The Best Interest of the Child

In light of the above, the conclusion must be that lowering the fingerprinting age constitutes a disproportionate interference with Articles 7 and 8. What is more, only to a very limited extent does the proposal pay attention to the best interest of the child as mandated by Article 24 of the Charter. Taking into consideration this principle reinforces the conclusion that lowering the finger printing age constitutes a violation of the Charter. This best interest of the child principle mandates that children are entitled to ‘such protection and care as is necessary for their well-being’. The CJEU and the ECtHR have on numerous occasions reiterated the particular vulnerability of children, illustrating the ‘double jeopardy’ they face as both asylum seekers and children. Different situations should be treated differently, meaning that children should be given a higher level of protection and specific safeguards, which the proposal fails to provide. This also means that the strict necessity test should be applied in full, which makes it even more unlikely to consider the interference proportionate.

To conclude

Despite the serious concerns, raised by EU bodies such as the European Data Protection Supervisor (EDPS), the Fundamental Rights Agency (FRA), as well as interest groups and expert bodies such as the European Council for Refugees and Exiles (ECRE) and the Meijers Committee, there appears to be political agreement in the Council and for most provisions of the proposal common ground is found with the Parliament.

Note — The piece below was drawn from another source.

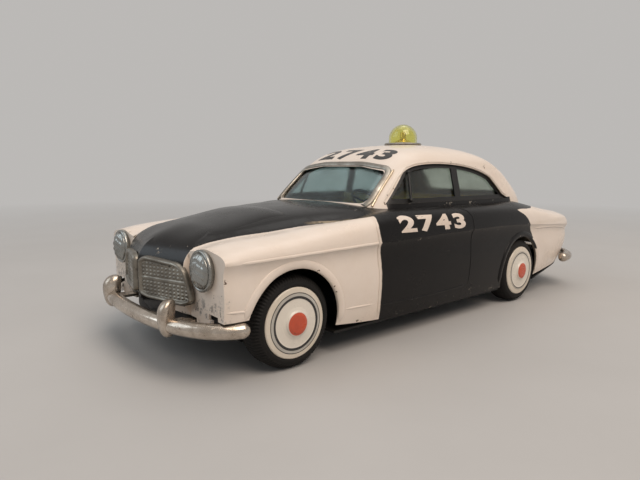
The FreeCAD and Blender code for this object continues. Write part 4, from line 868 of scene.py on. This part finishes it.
def headlamp(word, side):
    """Rolled rim round a domed face with its pressed pattern."""
    x, y, z = LAMP_CENTRE
    centre = place(side * x, y, z)
    turns = [math.pi / 2 * k / LAMP_FACE_ROWS for k in range(LAMP_FACE_ROWS)]
    dome = [(LAMP_FACE_RADIUS * math.cos(a), LAMP_FACE_FOOT + LAMP_FACE_RISE * math.sin(a)) for a in turns]
    profile = LAMP_RIM + dome
    rows = len(profile)
    points = []
    faces = []
    for i in range(LAMP_STEPS):
        a = 2 * math.pi * i / LAMP_STEPS
        for j, (r, h) in enumerate(profile):
            x = r * math.cos(a)
            z = r * math.sin(a)
            if j >= len(LAMP_RIM):
                h += lamp_pattern(x, z, r)
            points.append(centre + Vector((x, -h, z)) * MM)
    tip = len(points)
    points.append(centre + Vector((0, -(LAMP_FACE_FOOT + LAMP_FACE_RISE), 0)) * MM)
    for i in range(LAMP_STEPS):
        k = (i + 1) % LAMP_STEPS
        for j in range(rows - 1):
            faces.append((i * rows + j, i * rows + j + 1, k * rows + j + 1, k * rows + j))
        faces.append((i * rows + rows - 1, tip, k * rows + rows - 1))
    obj = piece("headlamp_face_" + word, points, faces, "dull_nickel", lamp_metal, sharp=60.0)
    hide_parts("headlamp_" + word)


# ---- tyres ----
# (radius, distance inwards from the tyre's outer plane, depth of the cut between two ribs)
TYRE_PROFILE = [(8.6, 0.5, 0), (10.05, 0.5, 0), (10.25, 0.2, 0), (10.7, 0.13, 0), (11.1, 0.22, 0),
                (11.35, 0.40, 0), (11.6, 0.36, 0), (12.2, 0.75, 0.40), (12.75, 1.35, 0.40),
                (13.05, 2.0, 0.40), (13.2, 2.75, 0.10), (13.2, 6.5, 0.10), (13.05, 7.2, 0.40),
                (12.7, 7.9, 0.40), (11.9, 8.6, 0), (10.8, 9.0, 0), (8.6, 9.0, 0)]
TYRE_FACE = 37.0  # middle plane to a tyre's outer plane
RIBS = 84
RIB_STEPS = 4  # two on each rib and two in the cut beside it


def tyre(end, word, side):
    """Tyre with cross ribs on its shoulders and tread."""
    centre = place(side * TYRE_FACE, AXLES[end], WHEEL_HEIGHT)
    inward = Vector((-side, 0, 0))
    upward = inward.cross(Y_AXIS)
    steps = RIBS * RIB_STEPS
    points = []
    for i in range(steps):
        a = 2 * math.pi * i / steps
        out = Y_AXIS * math.cos(a) + upward * math.sin(a)
        for r, h, cut in TYRE_PROFILE:
            if i % RIB_STEPS >= 2:
                r -= cut
            points.append(centre + out * r * MM + inward * h * MM)
    faces = rows_of_faces(steps, len(TYRE_PROFILE), closed=True)
    obj = piece("tyre_ribbed_%s_%s" % (end, word), points, faces, "tyre_rubber", body=end + "_wheels",
                sharp=50.0)
    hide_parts("tyre_%s_%s" % (end, word))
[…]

If the Parliament fails to secure amendments that protect the position of children, it could consider bringing an annulment procedure, as it did in Parliament v Council regarding the Family Reunification Directive. That action proved unsuccessful as the Court held that Member States in their application of the Directive need to respect fundamental rights. However, there seems to be little discretion left to the Member States under the proposed regulation. In view of the current migrant ‘crisis’, the EU’s dire commitment to control migratory movements in Europe may seem understandable, yet it is like breaking a butterfly on a wheel.